I figure that if my dad gets an infection because he is sitting in wet clothes, then we will need to address the infection. It is heartbreaking to watch, and I completely understand that you will end up with a lot of laundry, steaming carpets three times a week, cleaning up after the mess, but if this is the way a senior chooses to live, then there’s really nothing you can force them to do unless you have guardianship.
You probably still need someone with Power of Attorney to handle her personal affairs.
I find it somewhat worrisome that you describe her as having “moderate to severe dementia”, then stating that she “won’t take help”, “won’t open the door” “won’t get out of her house” etc.
If the neurologist has given you a written statement about the dementia, you are certainly on solid ground to have her physically removed to a safer environment. Her condition indicates that she is no longer equipped to manage her own welfare.
Who writes checks for her bills, shops for her, addresses household concerns? Does that person have POA?
If you are attempting to find a peaceful resolution to her current circumstances it will tragically most likely not happen. The process of rescuing her may well incite a number of startling behaviors. You will need to make your mantra “safe, human needs met, protected”.
Check the admit policies of your local assited living and nursing homes. Many will accept new residents based on a letter from a MD that the person cannot live at home and take care of themselves.

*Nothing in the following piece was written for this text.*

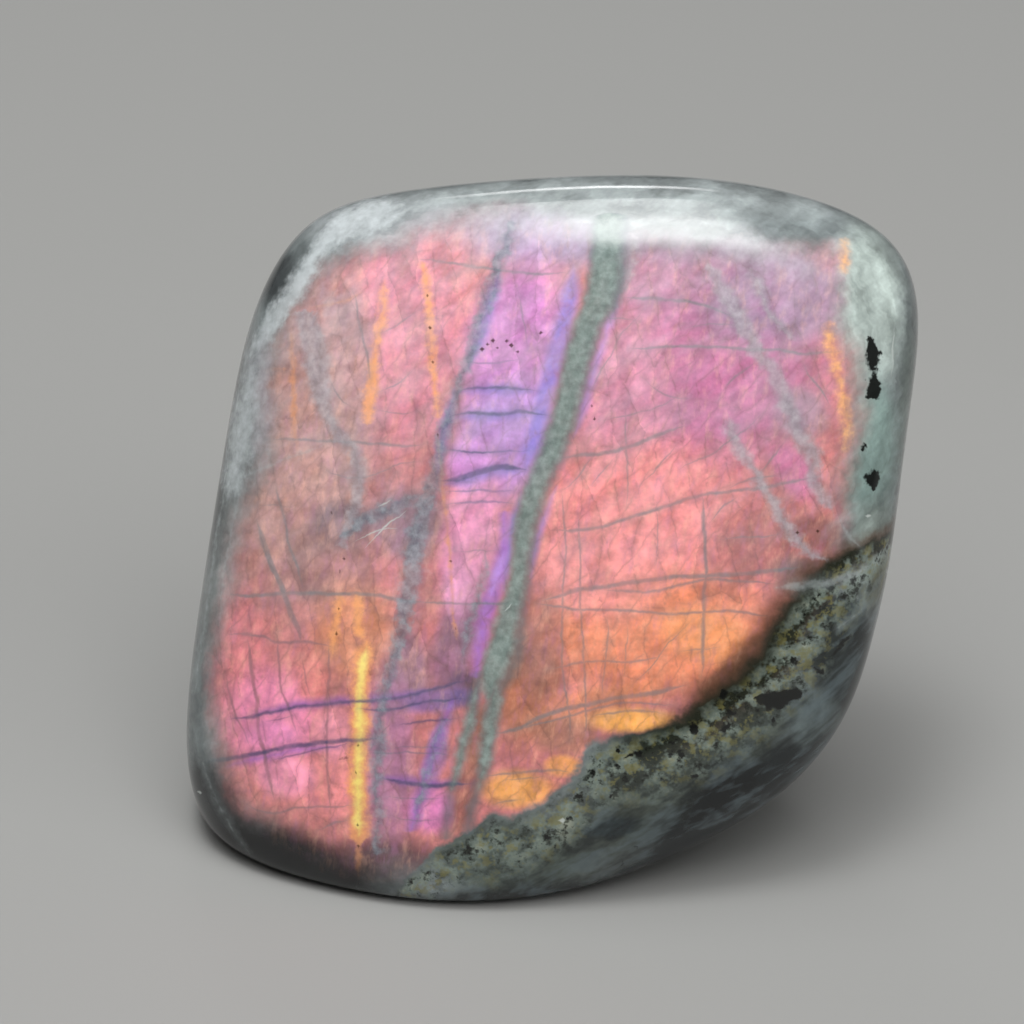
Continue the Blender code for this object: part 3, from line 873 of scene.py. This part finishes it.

The place I got my parents in was like this. It was obvious to anyone they should not be home alone.
Does anyone have Power of Attorney for her? What concerns me is that since she owns her home, if you do put her in a facility and then need to sell her home and handle other financial obligations, you might run into roadblocks with all this if no one has power of attorney over her. You may need to get guardianship anyway.